« Un bref instant de splendeur », la délicatesse du chaos

Titre : Un bref instant de splendeur
Auteur :  Ocean Vuong
Editions : Folio
Date de parution : 18 août 2022
Genre : Roman

Salué par les critiques d’abord aux États-Unis puis en France, cet ovni littéraire sort enfin en format poche pour le plus grand bonheur des petites bourses et des grands voyageurs. Car, il faut bien le lui reconnaître, Un bref instant de splendeur n’a pas volé ses éloges. Ocean Vuong fait d’une simple lettre qu’il adresse à sa mère, la promesse d’une œuvre complexe naviguant à travers des registres littéraires variés, de la poésie au récit épistolaire en passant par le journal intime.

Héros de sa propre histoire, Vuong raconte les blessures dont il est l’héritier. Sa mère –  trop blanche pour être vietnamienne, trop jaune pour être américaine – est marquée par la violence d’une guerre dont elle est elle-même le produit. Lorsqu’elle émigre aux États-Unis, avec un enfant en bas âge et une vieille femme que les bombardements ont rendue schizophrène, elle ne maîtrise pas l’anglais et parle un vietnamien sommaire. D’une mère qui ne sait s’exprimer que dans l’agressivité à un amant dont le comportement brutal est la marque d’une homosexualité refoulée, Vuong dresse le magnifique portrait de ces personnes qui l’ont fait souffrir autant qu’ils l’ont aimé.

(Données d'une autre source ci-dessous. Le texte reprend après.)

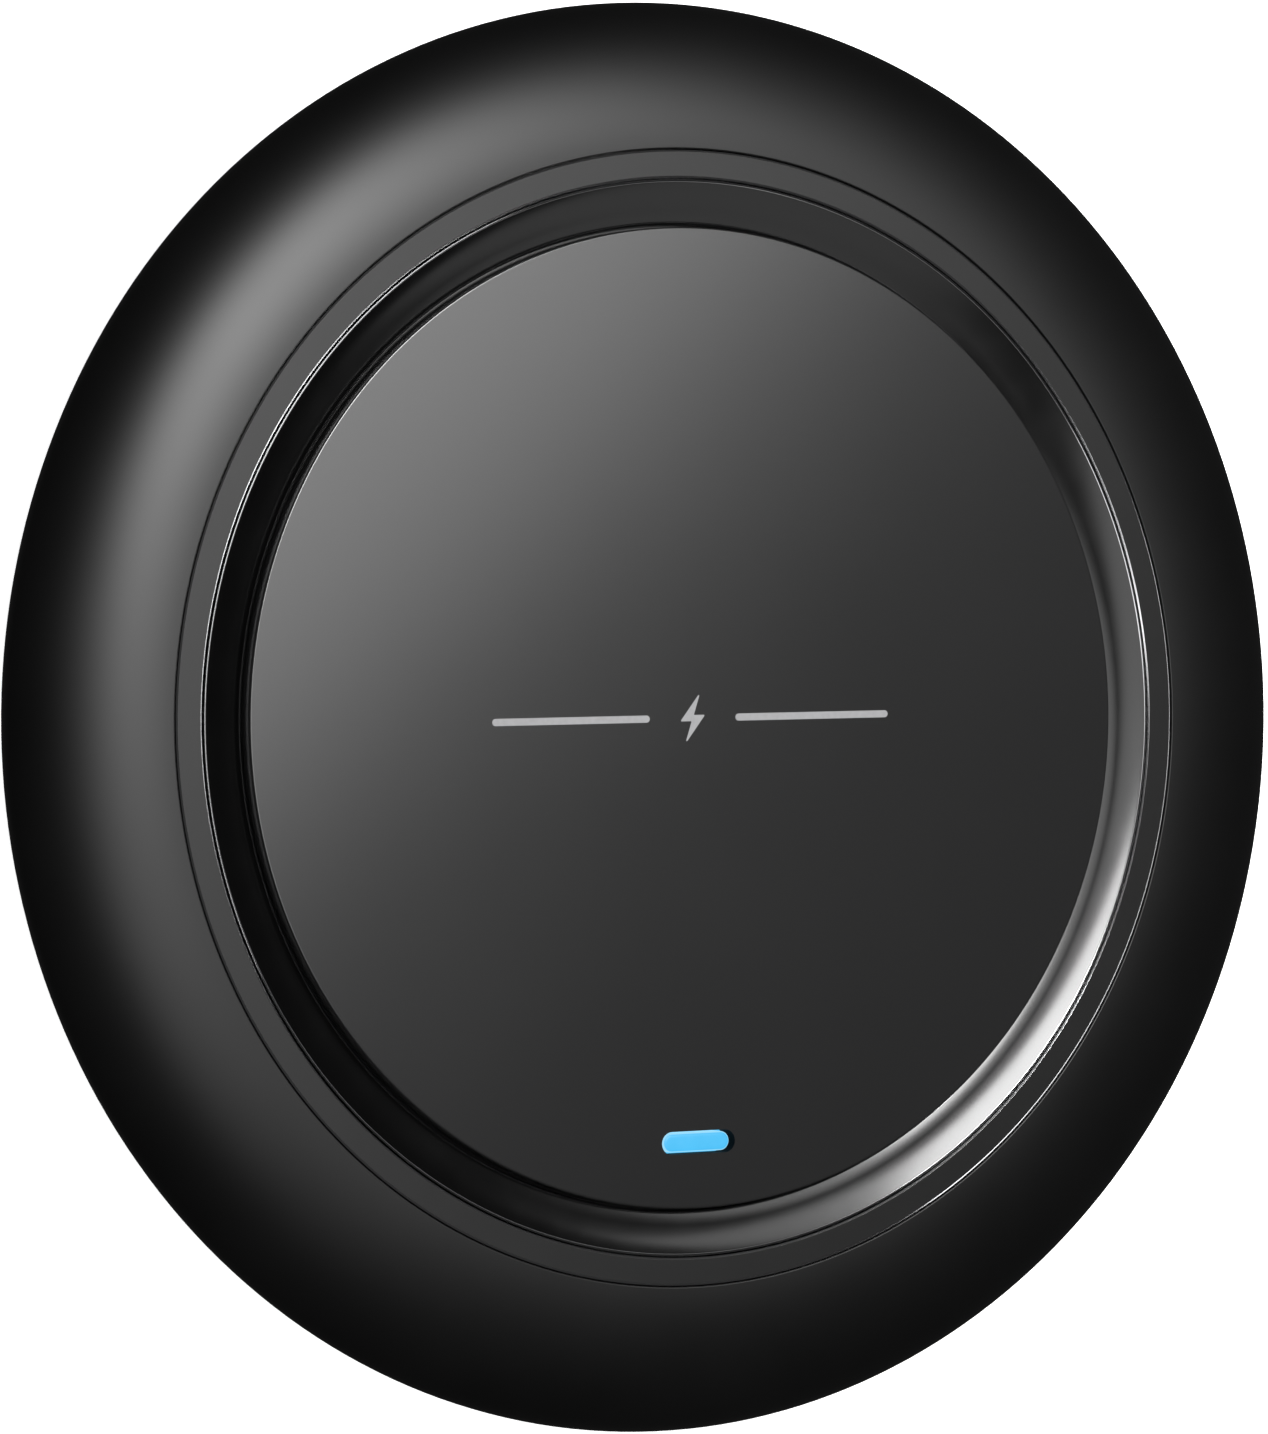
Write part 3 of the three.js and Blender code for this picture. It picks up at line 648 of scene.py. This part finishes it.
def channel_ring():
    """A glossy ring: a fine lip, then a dished face that falls inwards and rolls into the plate's gap."""
    lip = 0.04 * MM
    bevel = 0.1 * MM
    roll = 0.06 * MM
    low = CHANNEL_LOW.z
    outer_r = TRIM_INNER_R - CHANNEL_SEAM
    inner_r = PLATE_R + 0.2 * MM
    brink = fall((outer_r - lip, DECK_Z), outer_r - lip - bevel, 33, 24, 4)
    hollow = fall(brink[-1], CHANNEL_MID_R, 19, 9, 24)
    swell = fall(hollow[-1], inner_r + roll + bevel, 9, 14, 12)
    ledge = fall(swell[-1], inner_r + roll, 26, 30, 4)
    rolled = fall(ledge[-1], inner_r, 33, 85, 6)
    profile = [(inner_r, low), (outer_r, low)]
    profile += arc((outer_r - lip, DECK_Z - lip), lip, lip, 0, 90, 4)
    profile += brink[1:] + hollow[1:] + swell[1:] + ledge[1:] + rolled[1:]
    obj = new_piece("channel_ring_skin", lathe(profile))
    return finish_piece(obj, piano_black(), "channel", "channel_ring")


def charging_plate():
    """A flat disc with a rounded rim, and a slot that the window shows in, whose walls are painted near
    black and dull as painted shade of the recess.
    """
    top = PLATE_HIGH.z
    beyond = 1 * MM
    ring_shares = (0.97, 0.9, 0.75, 0.5, 0.25)  # rings of points on the flat, as shares of its radius
    profile = [(0, PLATE_LOW.z), (PLATE_R, PLATE_LOW.z)]
    profile += arc((PLATE_R - EDGE, top - EDGE), EDGE, EDGE, 0, 90, 6)
    profile += [(PLATE_R - EDGE - HOLD, top)]
    profile += [(PLATE_R * share, top) for share in ring_shares]
    profile += [(0, top)]
    obj = new_piece("charging_plate_skin", lathe(profile))
    window = (PIPE_LOW + PIPE_HIGH) / 2
    slot = [(x, y + window.y) for x, y in stadium(*WINDOW_SLOT)]
    cut(obj, prism(slot, PLATE_LOW.z - beyond, top + beyond))
    finish_piece(obj, satin_plate(), "plate", "charging_plate")
    # Painted shade: the slot's walls are far darker and duller than the plate, so the recess round the
    # window reads black.
    obj.data.materials.append(moulded("painted_shade_slot_wall", grey(0.001), grey(0.002), 0.7, specular=0.05))
    for face in obj.data.polygons:
        upright = abs(face.normal.z) < 0.5
        if upright and face.center.xy.length < PLATE_R - beyond:
            face.material_index = 1


def foot_ring():
    """A rubber ring with shallow grooves round its underside."""
    low = FOOT_LOW.z
    ease = 0.3 * MM
    groove = 0.12 * MM
    ribs = 7
    width = FOOT_R - FOOT_INNER_R - 2 * ease
    pitch = width / ribs
    profile = arc((FOOT_INNER_R + ease, low + ease), ease, ease, 180, 270, 4)
    for i in range(1, ribs):
        x = FOOT_INNER_R + ease + i * pitch
        profile += [(x - groove, low), (x, low + groove), (x + groove, low)]
    profile += arc((FOOT_R - ease, low + ease), ease, ease, 270, 360, 4)
    profile += [(FOOT_R, FOOT_HIGH.z), (FOOT_INNER_R, FOOT_HIGH.z)]
    obj = new_piece("foot_ring_skin", lathe(profile))
    return finish_piece(obj, rubber(), "foot", "foot_ring")


def rating_label():
    """A blank film with a fine line let in round its border."""
    r = LABEL_HIGH.x
    low = LABEL_LOW.z
    ease = 0.04 * MM
    line = 0.25 * MM
    border = r - 1.2 * MM
    profile = [
        (0, low),
        (border - line, low),
        (border - line, low + ease),
        (border, low + ease),
        (border, low),
        (r - ease, low),
        (r, low + ease),
        (r, LABEL_HIGH.z),
        (0, LABEL_HIGH.z),
    ]
    obj = new_piece("rating_label_film", lathe(profile))
    return finish_piece(obj, film(), "label", "rating_label")


# ---- The status window and the printing ----

def status_window():
    """The light pipe: a stem with a softly domed face, and the flange under the plate."""
    centre = (PIPE_LOW + PIPE_HIGH) / 2
    flange = (PIPE_HIGH.x - PIPE_LOW.x, PIPE_HIGH.y - PIPE_LOW.y)
    flange_low = PIPE_LOW.z + 2.8 * MM
    flange_top = flange_low + 0.8 * MM
    top = PLATE_HIGH.z - 0.3 * MM
    dome = 0.12 * MM
    # The dome's steps: how far below its top, in domes, and how far in from the stem's side, in mm
    dome_steps = ((2, 0), (1, 0.01), (0.5, 0.06), (0.15, 0.15), (0.05, 0.3), (0, 0.5))
    levels = [
        (PIPE_LOW.z, WINDOW_STEM, 0),
        (flange_low, WINDOW_STEM, 0),
        (flange_low, flange, 0),
        (flange_top, flange, 0),
        (flange_top, WINDOW_STEM, 0),
    ]
    levels += [(top - share * dome, WINDOW_STEM, inset * MM) for share, inset in dome_steps]
    sections = []
    for z, (long, wide), inset in levels:
        outline = stadium(long - 2 * inset, wide - 2 * inset)
        sections.append([(x, y + centre.y, z) for x, y in outline])
    obj = new_piece("status_window", loft(sections))
    return finish_piece(obj, lit_window(), "window", "light_pipe")


def bolt(material):
    """A printed bolt, the same from either end, whose corners are shares of half its height."""
    half = (BOLT_HIGH.y - BOLT_LOW.y) / 2
    corner_r = 0.05 * MM
    corners = [(0.35, 1), (-0.55, -0.12), (-0.05, -0.12), (-0.35, -1), (0.55, 0.12), (0.05, 0.12)]
    outline = rounded([(x * half, y * half, corner_r) for x, y in corners], 3)
    obj = new_piece("printed_bolt", prism(outline, BOLT_LOW.z, BOLT_HIGH.z + PROUD), smooth=False)
    return finish_piece(obj, material, "print", "print_bolt")


def line(side, name, node, material):
    """The printed line on one side of the bolt: 1 is right, -1 left."""
    long = LINE_HIGH.x - LINE_LOW.x
    wide = LINE_HIGH.y - LINE_LOW.y
    middle = side * (LINE_HIGH.x + LINE_LOW.x) / 2
    outline = [(x + middle, y) for x, y in stadium(long, wide)]
    obj = new_piece(name, prism(outline, LINE_LOW.z, LINE_HIGH.z + PROUD), smooth=False)
    return finish_piece(obj, material, "print", node)


# ---- The socket ----

def usb_can(material):
    """The socket's folded can: sloping lower corners, and lips that turn out at the mouth."""
    wall = 0.3 * MM
    lip = 0.12 * MM
    corner = 0.45 * MM
    slope_x = 0.76  # the lower corners slope between these shares of half the width
    slope_z = -0.1  # and of half the height
    back = SOCKET_LOW.y
    mouth = SOCKET_HIGH.y
    middle = (SOCKET_LOW + SOCKET_HIGH) / 2
    reaches = (
        (back, 0),
        (mouth - 0.5 * MM, 0),
        (mouth - 0.2 * MM, 0.2 * lip),
        (mouth, lip),
        (mouth, lip - wall),
        (mouth - 0.25 * MM, -wall),
        (back, -wall),
    )
    sections = []
    for y, grow in reaches:
        x = SOCKET_HIGH.x + grow
        z = SOCKET_HIGH.z - middle.z + grow
        r = corner + grow
        corners = [
            (-slope_x * x, -z, r),
            (slope_x * x, -z, r),
            (x, slope_z * z, r),
            (x, z, r),
            (-x, z, r),
            (-x, slope_z * z, r),
        ]
        sections.append([(px, y, middle.z + pz) for px, pz in rounded(corners, 6)])
    obj = new_piece("usb_can", loft(sections, hollow=True))
    return finish_piece(obj, material, "tin", "usb_shell")


# ---- Carried-over CAD nodes ----

def dress_inner_pieces():
    """Gives each CAD node that stays its material, by the start of its name."""
    steel = plated("zinc_steel", (0.5, 0.51, 0.52), (0.62, 0.63, 0.64), 0.28, 0.42)
    gold = plated("gold_plate", (0.78, 0.58, 0.22), (0.9, 0.7, 0.33), 0.15, 0.28)
    copper = plated("copper_litz", (0.45, 0.2, 0.1), (0.72, 0.36, 0.18), 0.3, 0.45)
    chip = moulded("epoxy", grey(0.012), grey(0.02), 0.5)
    dark = moulded("ferrite", grey(0.02), grey(0.035), 0.65)
    green = moulded("board", (0.008, 0.07, 0.03), (0.012, 0.1, 0.045), 0.4, grain=1.5)
    tan = moulded("ceramic", (0.3, 0.2, 0.11), (0.42, 0.3, 0.17), 0.55)
    cream = moulded("tape", (0.6, 0.55, 0.42), (0.7, 0.65, 0.52), 0.7)
    foam = moulded("foam", grey(0.025), grey(0.05), 0.9, grain=2.5, height=0.08 * MM)
    lamp = moulded("lamp", (0.75, 0.74, 0.68), (0.82, 0.81, 0.76), 0.25)
    nylon = moulded("nylon", grey(0.008), grey(0.014), 0.5)
    by_prefix = {
        "case_screw": steel,
        "board_screw": steel,
        "usb_contact": gold,
        "usb_tongue": nylon,
        "transmit_coil": copper,
        "ferrite_shield": dark,
        "input_inductor": dark,
        "coil_tape": cream,
        "thermistor": chip,
        "controller_ic": chip,
        "mosfet": chip,
        "regulator": chip,
        "circuit_board": green,
        "resonant_capacitor": tan,
        "input_capacitor": tan,
        "light_gasket": foam,
        "status_led": lamp,
    }
    for name, obj in frame["nodes"].items():
        for prefix, material in by_prefix.items():
            if name.startswith(prefix):
                dress(obj, material)


# ---- Stage ----

def floor():
    """A pale floor that glows enough to hide nearly all of the pad's shadow."""
    bm = bmesh.new()
    bmesh.ops.create_grid(bm, x_segments=2, y_segments=2, size=6)
    obj = new_piece("floor", bm)
    surface = Surface("floor", (0.93, 0.93, 0.93), 0.9, specular=0.0)
    surface.shader.inputs["Emission Color"].default_value = (1, 1, 1, 1)
    surface.shader.inputs["Emission Strength"].default_value = 0.7
    dress(obj, surface.material)
    obj.visible_glossy = False
    obj.visible_diffuse = False


def world():
    """A white room, whose reflection in the black surfaces is kept faint."""
    made = bpy.data.worlds.new("studio")
    made.use_nodes = True
    nodes = made.node_tree.nodes
    links = made.node_tree.links
    background = nodes["Background"]
    background.inputs["Color"].default_value = (1, 1, 1, 1)
    reflected = 0.04
    ramp = nodes.new("ShaderNodeMapRange")
    ramp.inputs["To Min"].default_value = 1.0
    ramp.inputs["To Max"].default_value = reflected
    links.new(nodes.new("ShaderNodeLightPath").outputs["Is Glossy Ray"], ramp.inputs["Value"])
    links.new(ramp.outputs["Result"], background.inputs["Strength"])
    bpy.context.scene.world = made


def softbox(name, azimuth, elevation, distance, turn, wide, high, radiance, lit=()):
    """An area light that faces the pad from a direction in degrees, turned about its own axis.

    Azimuth 0 is along +X and 90 along +Y. The light falls on everything or, with lit, on a few pieces
    only, which are then also the only ones that cast a shadow in it.
    """
    data = bpy.data.lights.new(name, "AREA")
    data.shape = "RECTANGLE"
    data.size = wide
    data.size_y = high
    data.energy = radiance * math.pi * wide * high
    azimuth = math.radians(azimuth)
    elevation = math.radians(elevation)
    away = Vector((
        math.cos(elevation) * math.cos(azimuth),
        math.cos(elevation) * math.sin(azimuth),
        math.sin(elevation),
    ))
    across = Vector((-math.sin(azimuth), math.cos(azimuth), 0))
    faced = Matrix((across, away.cross(across), away)).transposed().to_4x4()
    obj = bpy.data.objects.new(name, data)
    obj.matrix_world = (
        Matrix.Translation(away * distance)
        @ faced
        @ Matrix.Rotation(math.radians(turn), 4, "Z")
    )
    bpy.context.scene.collection.objects.link(obj)
    obj.visible_camera = False
    if lit:
        only = bpy.data.collections.new(name + "_only")
        for piece in lit:
            only.objects.link(piece)
        obj.light_linking.receiver_collection = only
        obj.light_linking.blocker_collection = only


def lights(trim, channel):
    """Two softboxes light everything, and two weak ones light only the rings."""
    softbox("overhead", azimuth=21, elevation=82, distance=0.25, turn=112,
            wide=0.248, high=0.092, radiance=2.5)
    softbox("key", azimuth=69, elevation=71, distance=0.565, turn=131,
            wide=0.193, high=0.219, radiance=20.3)
    softbox("edge", azimuth=-14, elevation=9, distance=0.4, turn=-15,
            wide=0.37, high=0.08, radiance=3, lit=(trim, channel))
    softbox("card", azimuth=-36, elevation=57, distance=0.4, turn=0,
            wide=0.19, high=0.15, radiance=0.85, lit=(channel,))


def camera():
    """Looks down on the pad from its left, through a long lens."""
    tilt = math.radians(28.55)  # off the vertical
    swing = -0.033  # about the vertical, in radians
    roll = -0.014  # about the line of sight
    distance = 525.3 * MM
    right_shift = 3.982 * MM  # how far right and down of the picture's middle the pad stands
    down_shift = 0.073 * MM
    toward = Vector((-math.sin(tilt) * math.cos(swing), -math.sin(tilt) * math.sin(swing), math.cos(tilt)))
    right = (-toward).cross(Vector((0, 1, 0))).normalized()
    up = right.cross(-toward)
    right, up = (
        right * math.cos(roll) + up * math.sin(roll),
        up * math.cos(roll) - right * math.sin(roll),
    )
    target = Vector((0, 0, DECK_Z))
    place = target + toward * distance - right * right_shift + up * down_shift
    data = bpy.data.cameras.new("camera")
    data.sensor_width = 36
    data.lens = 189.74
    data.clip_start = 0.01
    data.clip_end = 50
    obj = bpy.data.objects.new("camera", data)
    turned = Matrix((right, up, toward)).transposed().to_4x4()
    obj.matrix_world = Matrix.Translation(place) @ turned
    bpy.context.scene.collection.objects.link(obj)
    bpy.context.scene.camera = obj


camera()
shell_finish = soft_shell()
top_shell(shell_finish)
bottom_shell(shell_finish)
trim = trim_ring()
channel = channel_ring()
charging_plate()
foot_ring()
rating_label()
status_window()
print_ink = ink()
bolt(print_ink)
line(1, "printed_line_right", "print_line_right", print_ink)
line(-1, "printed_line_left", "print_line_left", print_ink)
usb_can(plated("tin_plate", (0.6, 0.61, 0.63), (0.75, 0.76, 0.77), 0.18, 0.32))
dress_inner_pieces()
floor()
world()
lights(trim, channel)
bpy.context.scene.view_settings.view_transform = "Standard"

bpy.context.view_layer.update()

De la douleur, il y en a. Mais cette douleur n’a ni couleur, ni nationalité. Certes, l’histoire de Vuong n’est pas indépendante de celle d’un pays ravagé par les incursions militaires et brûlé au napalm. Mais ce Vietnam qui criait sous les bombes n’a rien à envier à une Amérique d’aujourd’hui, rurale et précarisée, jetée en pâture aux entreprises pharmaceutiques. Dans ce roman, la guerre du Vietnam se tient debout, défiant celle des opiacés qui a consumé une partie du pays de la liberté.

Vuong nous explique comment de la faiblesse de sa mère analphabète, il a fait une force. Après tout, ne prenons-nous pas réellement conscience de l’importance d’un mot que lorsque nous ne savons pas comment l’employer ? Cette langue dont il s’est servi pour se défendre ; dans son livre, il l’utilise afin de se rendre. Il baisse les armes. Et pour la sincérité de son écriture, on lui pardonne même certains excès de zèle. Mais pas seulement. Pour la richesse aussi.

Compilation fragmentée des souvenirs de l’auteur – qu’il noie dans ceux de sa famille puisqu’il semble que sa propre existence est le fruit d’une histoire qu’il n’a lui-même pas vécu – Un bref instant de splendeur s’élève comme une exploration au-delà des limites dressées par les genres littéraires. Le « nous » côtoie le « je » et le « tu », sans transition mais toujours avec cohérence. Il prend des risques sans jamais tomber dans les pièges d’une introspection égoïste, incompréhensible mais salvatrice pour son auteur. Vuong signe une autobiographie bouleversante qui laisse penser que dans ce qu’il y a de plus malheureux, se trouve toujours un bref instant de splendeur.